▶ _Data section_
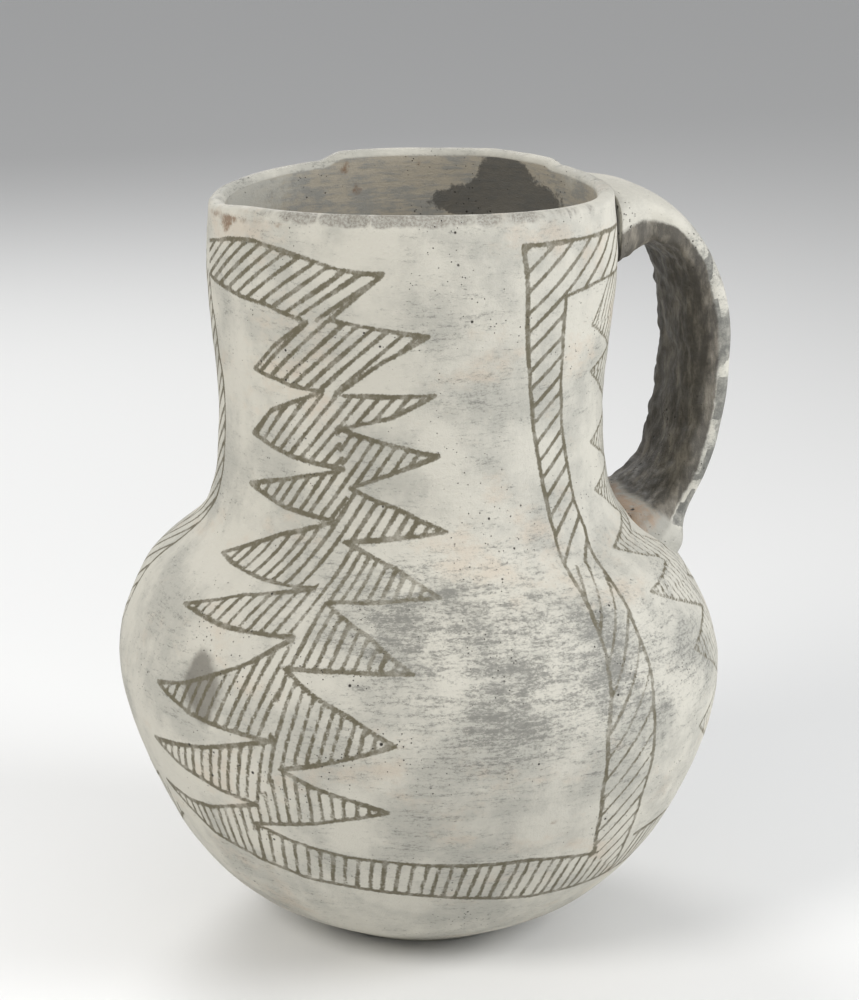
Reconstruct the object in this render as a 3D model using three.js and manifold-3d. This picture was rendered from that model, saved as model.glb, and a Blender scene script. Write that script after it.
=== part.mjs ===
// A hand-built pottery pitcher, in millimetres with +Z up: a moulded base pat, courses of
// clay coils laid on one another, a rim coil, and a strap handle with its two clay fillets.
// The origin is the centre of the flat foot, and the handle stands toward +X.
import * as THREE from "three";
import { mergeVertices } from "three/addons/utils/BufferGeometryUtils.js";
import Module from "manifold-3d";

const wasm = await Module();
wasm.setup();

// Outside of the vessel: radius from its axis, and height above the foot
const footRadius = 24;
const heelRadius = 44;
const heelHeight = 11.3;
const flankRadius = 58.5;
const flankHeight = 29;
const bellyRadius = 69.3;
const bellyHeight = 62;
const shoulderRadius = 61.5;
const shoulderHeight = 84;
const collarRadius = 47;
const collarHeight = 98.5;
const waistRadius = 43.6;
const waistHeight = 120;
const swellRadius = 46;
const swellHeight = 156;
const rimRadius = 45.2;
const rimHeight = 172;

// Wall
const wallThickness = 5.3;
const lipThickness = 3.9;
const lipTaper = 45;
const floorThickness = 7;

// The neck stands a little to one side of the bowl
const neckOffset = -2.6;
const leanStart = 40;
const leanEnd = 100;

// Coil courses
const courseNames = [
  "base_pat",
  "heel_course",
  "lower_bowl_course",
  "upper_bowl_course",
  "belly_course",
  "upper_belly_course",
  "shoulder_course",
  "collar_course",
  "lower_neck_course",
  "middle_neck_course",
  "upper_neck_course",
  "rim_coil",
];
const lapDrop = 3.2;
const jointGap = 0.3;
const stepsPerCourse = 3;
const roundSegments = 40;

// Strap handle
const handleAzimuth = 18;
const strapWidth = 26;
const strapThickness = 7.2;
const strapEdgeRadius = 3;
const strapSteps = 22;
const filletInset = 1.5;
const seatGap = 0.3;

const paleSlip = new THREE.MeshStandardMaterial({ color: 0xc9c4b8, roughness: 0.72, metalness: 0 });
const greyPaste = new THREE.MeshStandardMaterial({ color: 0x9b9486, roughness: 0.9, metalness: 0 });

// The outline is one smooth curve, read by its length from the edge of the foot
const outline = new THREE.CatmullRomCurve3(
  [
    [footRadius, 0],
    [heelRadius, heelHeight],
    [flankRadius, flankHeight],
    [bellyRadius, bellyHeight],
    [shoulderRadius, shoulderHeight],
    [collarRadius, collarHeight],
    [waistRadius, waistHeight],
    [swellRadius, swellHeight],
    [rimRadius, rimHeight],
  ].map(([radius, height]) => new THREE.Vector3(radius, height, 0)),
  false,
  "centripetal",
);
outline.arcLengthDivisions = 800;
const outlineLength = outline.getLength();

// A point of the outside, moved along the outline's normal: inward for a positive depth
function wallPoint(length, depth) {
  const share = THREE.MathUtils.clamp(length / outlineLength, 0, 1);
  const point = outline.getPointAt(share);
  const tangent = outline.getTangentAt(share);
  return new THREE.Vector2(point.x - tangent.y * depth, point.y + tangent.x * depth);
}

function wallDepth(length) {
  const towardLip = THREE.MathUtils.smoothstep(length, outlineLength - lipTaper, outlineLength);
  return THREE.MathUtils.lerp(wallThickness, lipThickness, towardLip);
}

// Points of the outside from one length to another, and of the inside
function outsideRun(from, to) {
  const run = [];
  for (let i = 0; i <= stepsPerCourse; i++) {
    run.push(wallPoint(THREE.MathUtils.lerp(from, to, i / stepsPerCourse), 0));
  }
  return run;
}

function insideRun(from, to) {
  const run = [];
  for (let i = 0; i <= stepsPerCourse; i++) {
    const length = THREE.MathUtils.lerp(from, to, i / stepsPerCourse);
    run.push(wallPoint(length, wallDepth(length)));
  }
  return run;
}

function leanAt(height) {
  return neckOffset * THREE.MathUtils.smoothstep(height, leanStart, leanEnd);
}

// Welds a geometry's shared vertices and drops the faces that the weld folds flat
function weld(geometry) {
  const bare = geometry.clone();
  bare.deleteAttribute("normal");
  bare.deleteAttribute("uv");
  const welded = mergeVertices(bare, 1e-4);
  const kept = [];
  for (let i = 0; i < welded.index.count; i += 3) {
    const face = [0, 1, 2].map((k) => welded.index.getX(i + k));
    if (new Set(face).size === 3) kept.push(...face);
  }
  welded.setIndex(kept);
  return welded;
}

// A profile turned about the axis, with +Z up, leaning as the neck does
function turned(profile) {
  const geometry = weld(new THREE.LatheGeometry(profile, roundSegments));
  geometry.rotateX(Math.PI / 2);
  const place = geometry.attributes.position;
  for (let i = 0; i < place.count; i++) {
    place.setX(i, place.getX(i) + leanAt(place.getZ(i)));
  }
  return geometry;
}

function solidFrom(geometry) {
  const welded = weld(geometry);
  return new wasm.Manifold(
    new wasm.Mesh({
      numProp: 3,
      vertProperties: Float32Array.from(welded.attributes.position.array),
      triVerts: Uint32Array.from(welded.index.array),
    }),
  );
}

function geometryFrom(solid) {
  const mesh = solid.getMesh();
  const geometry = new THREE.BufferGeometry();
  geometry.setAttribute("position", new THREE.BufferAttribute(Float32Array.from(mesh.vertProperties), 3));
  geometry.setIndex(new THREE.BufferAttribute(Uint32Array.from(mesh.triVerts), 1));
  geometry.computeVertexNormals();
  return geometry;
}

function named(name, geometry, material) {
  const mesh = new THREE.Mesh(geometry, material);
  mesh.name = name;
  return mesh;
}

// The base pat: a flat foot that turns up into a shallow dish
function basePat(top) {
  const dishStart = floorThickness * 1.2;
  const profile = [
    new THREE.Vector2(0, 0),
    ...outsideRun(0, top),
    ...insideRun(dishStart, top - lapDrop).reverse(),
    new THREE.Vector2(0, floorThickness),
  ];
  return turned(profile);
}

// A course of clay: its upper and lower faces slope down toward the inside, as laps do
function course(bottom, top, lapsAbove) {
  const profile = [
    ...outsideRun(bottom, top),
    ...insideRun(bottom - lapDrop, lapsAbove ? top - lapDrop : top).reverse(),
  ];
  profile.push(profile[0].clone());
  return turned(profile);
}

const vessel = new THREE.Group();
const courseLength = outlineLength / courseNames.length;
courseNames.forEach((name, i) => {
  const isLast = i === courseNames.length - 1;
  const bottom = i * courseLength + jointGap / 2;
  const top = (i + 1) * courseLength - (isLast ? 0 : jointGap / 2);
  const geometry = i === 0 ? basePat(top) : course(bottom, top, !isLast);
  vessel.add(named(name, geometry, paleSlip));
});

// The handle's middle line, in the plane through the neck's axis: distance from the axis and
// height, counted from the rim for its upper half and from the shoulder for its lower half
const upperLine = [
  [-4.2, -1.8],
  [0.4, -3.2],
  [5.1, -5.4],
  [10.4, -8.9],
  [14.2, -12.3],
  [19.0, -18.6],
  [23.0, -28.4],
  [24.4, -38.2],
].map(([out, up]) => new THREE.Vector2(rimRadius + out, rimHeight + up));
const lowerLine = [
  [7.9, 39.7],
  [6.1, 29.4],
  [3.0, 20.0],
  [-0.4, 12.8],
  [-3.0, 6.6],
  [-5.6, 0.6],
].map(([out, up]) => new THREE.Vector2(shoulderRadius + out, shoulderHeight + up));
const middleLine = [...upperLine, ...lowerLine];

// Undersides of the two fillets, counted in the same way
const upperUnderside = [
  [19.0, -18.6],
  [15.6, -20.9],
  [9.5, -21.8],
  [3.5, -22.6],
  [-3.5, -25.0],
].map(([out, up]) => new THREE.Vector2(rimRadius + out, rimHeight + up));
const lowerUpside = [
  [-9.5, 2.0],
  [-16.0, 8.0],
  [-14.5, 13.6],
  [-10.5, 13.0],
  [-6.2, 14.2],
  [-3.0, 17.2],
  [0.6, 22.4],
].map(([out, up]) => new THREE.Vector2(shoulderRadius + out, shoulderHeight + up));

// Turns a piece made in the X-Z plane to the handle's place on the neck
function toHandle(geometry) {
  geometry.rotateZ(THREE.MathUtils.degToRad(handleAzimuth));
  geometry.translate(neckOffset, 0, 0);
  return geometry;
}

function strapSection(grow) {
  const halfWidth = strapWidth / 2 + grow;
  const halfDepth = strapThickness / 2 + grow;
  const edge = Math.min(strapEdgeRadius, halfDepth - 0.3);
  const section = new THREE.Shape();
  const corners = [
    [halfWidth - edge, halfDepth - edge, 0],
    [edge - halfWidth, halfDepth - edge, 1],
    [edge - halfWidth, edge - halfDepth, 2],
    [halfWidth - edge, edge - halfDepth, 3],
  ];
  for (const [x, y, quarter] of corners) {
    section.absarc(x, y, edge, (quarter * Math.PI) / 2, ((quarter + 1) * Math.PI) / 2, false);
  }
  section.closePath();
  return section;
}

function strapSolid(grow) {
  const path = new THREE.CatmullRomCurve3(
    middleLine.map((point) => new THREE.Vector3(point.x, 0, point.y)),
    false,
    "centripetal",
  );
  const geometry = new THREE.ExtrudeGeometry(strapSection(grow), {
    steps: strapSteps,
    curveSegments: 2,
    extrudePath: path,
  });
  return solidFrom(toHandle(geometry));
}

// The outside of the vessel as one plug, a little larger, which seats the handle's pieces
function vesselPlug() {
  const grown = [new THREE.Vector2(0, -seatGap)];
  const steps = stepsPerCourse * courseNames.length;
  for (let i = 0; i <= steps; i++) {
    grown.push(wallPoint((outlineLength * i) / steps, -seatGap));
  }
  grown.push(new THREE.Vector2(rimRadius + seatGap, rimHeight + strapThickness));
  grown.push(new THREE.Vector2(0, rimHeight + strapThickness));
  return solidFrom(turned(grown));
}

// A clay fillet: an outline in the handle's plane, as thick as the strap is wide, less an inset
function filletSolid(points) {
  const depth = strapWidth - 2 * filletInset;
  const geometry = new THREE.ExtrudeGeometry(new THREE.Shape(points), {
    depth,
    bevelEnabled: false,
  });
  geometry.translate(0, 0, -depth / 2);
  geometry.rotateX(Math.PI / 2);
  return solidFrom(toHandle(geometry));
}

const plug = vesselPlug();
const strap = strapSolid(0).subtract(plug);
const strapRoom = strapSolid(seatGap);
const upperFillet = filletSolid([...upperLine.slice(0, 6), ...upperUnderside.slice(1)])
  .subtract(plug)
  .subtract(strapRoom);
const lowerFillet = filletSolid([...lowerLine.slice(2), ...lowerUpside])
  .subtract(plug)
  .subtract(strapRoom);

const handle = new THREE.Group();
handle.add(named("strap_handle", geometryFrom(strap), paleSlip));
handle.add(named("upper_handle_fillet", geometryFrom(upperFillet), greyPaste));
handle.add(named("lower_handle_fillet", geometryFrom(lowerFillet), greyPaste));

const pitcher = new THREE.Group();
pitcher.add(vessel, handle);

export default pitcher;
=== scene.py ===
# A hand-built pottery pitcher with painted hatched bands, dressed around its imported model.
import math

import bpy
import numpy as np
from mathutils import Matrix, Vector, kdtree, noise


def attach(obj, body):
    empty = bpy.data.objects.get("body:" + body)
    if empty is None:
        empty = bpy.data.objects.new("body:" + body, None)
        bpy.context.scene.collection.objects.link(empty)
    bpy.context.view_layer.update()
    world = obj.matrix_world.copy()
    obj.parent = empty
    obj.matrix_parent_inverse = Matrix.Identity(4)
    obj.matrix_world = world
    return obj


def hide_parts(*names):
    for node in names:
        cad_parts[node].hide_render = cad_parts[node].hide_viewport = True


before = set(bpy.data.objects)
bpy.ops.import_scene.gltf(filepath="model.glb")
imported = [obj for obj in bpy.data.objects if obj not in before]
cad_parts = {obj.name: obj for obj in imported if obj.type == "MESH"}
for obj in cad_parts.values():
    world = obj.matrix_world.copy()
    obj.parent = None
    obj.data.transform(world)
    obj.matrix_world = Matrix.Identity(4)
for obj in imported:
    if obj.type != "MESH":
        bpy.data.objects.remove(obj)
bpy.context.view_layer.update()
mm = 0.001

# Camera, lights and floor
stage = {
    "cameraAt": (1.6, -700, 295.4),
    "cameraPitch": 15.7,
    "lens": 114.3,
    "sensorHeight": 36,
    "floorSide": 9,
    "floorColour": (0.80, 0.80, 0.79, 1),
    "worldColour": (0.97, 0.98, 1.0, 1),
    "worldStrength": 0.4,
}
lamps = [
    {"name": "keyLamp", "at": (-560, -560, 620), "size": 400, "power": 5.3, "colour": (1.0, 0.98, 0.95)},
    {"name": "rightLamp", "at": (620, -160, 380), "size": 380, "power": 3.8, "colour": (0.97, 0.98, 1.0)},
    {"name": "backLamp", "at": (-250, 640, 560), "size": 400, "power": 2.6, "colour": (1.0, 1.0, 1.0)},
]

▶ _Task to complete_
Both the line with "const plug = vesselPlug();" and the line with "before = set(bpy.data.objects)" belong in the extract, along with every line between them; set down those lines exactly and only.

▶ _Output_
const plug = vesselPlug();
const strap = strapSolid(0).subtract(plug);
const strapRoom = strapSolid(seatGap);
const upperFillet = filletSolid([...upperLine.slice(0, 6), ...upperUnderside.slice(1)])
  .subtract(plug)
  .subtract(strapRoom);
const lowerFillet = filletSolid([...lowerLine.slice(2), ...lowerUpside])
  .subtract(plug)
  .subtract(strapRoom);

const handle = new THREE.Group();
handle.add(named("strap_handle", geometryFrom(strap), paleSlip));
handle.add(named("upper_handle_fillet", geometryFrom(upperFillet), greyPaste));
handle.add(named("lower_handle_fillet", geometryFrom(lowerFillet), greyPaste));

const pitcher = new THREE.Group();
pitcher.add(vessel, handle);

export default pitcher;
=== scene.py ===
# A hand-built pottery pitcher with painted hatched bands, dressed around its imported model.
import math

import bpy
import numpy as np
from mathutils import Matrix, Vector, kdtree, noise


def attach(obj, body):
    empty = bpy.data.objects.get("body:" + body)
    if empty is None:
        empty = bpy.data.objects.new("body:" + body, None)
        bpy.context.scene.collection.objects.link(empty)
    bpy.context.view_layer.update()
    world = obj.matrix_world.copy()
    obj.parent = empty
    obj.matrix_parent_inverse = Matrix.Identity(4)
    obj.matrix_world = world
    return obj


def hide_parts(*names):
    for node in names:
        cad_parts[node].hide_render = cad_parts[node].hide_viewport = True


before = set(bpy.data.objects)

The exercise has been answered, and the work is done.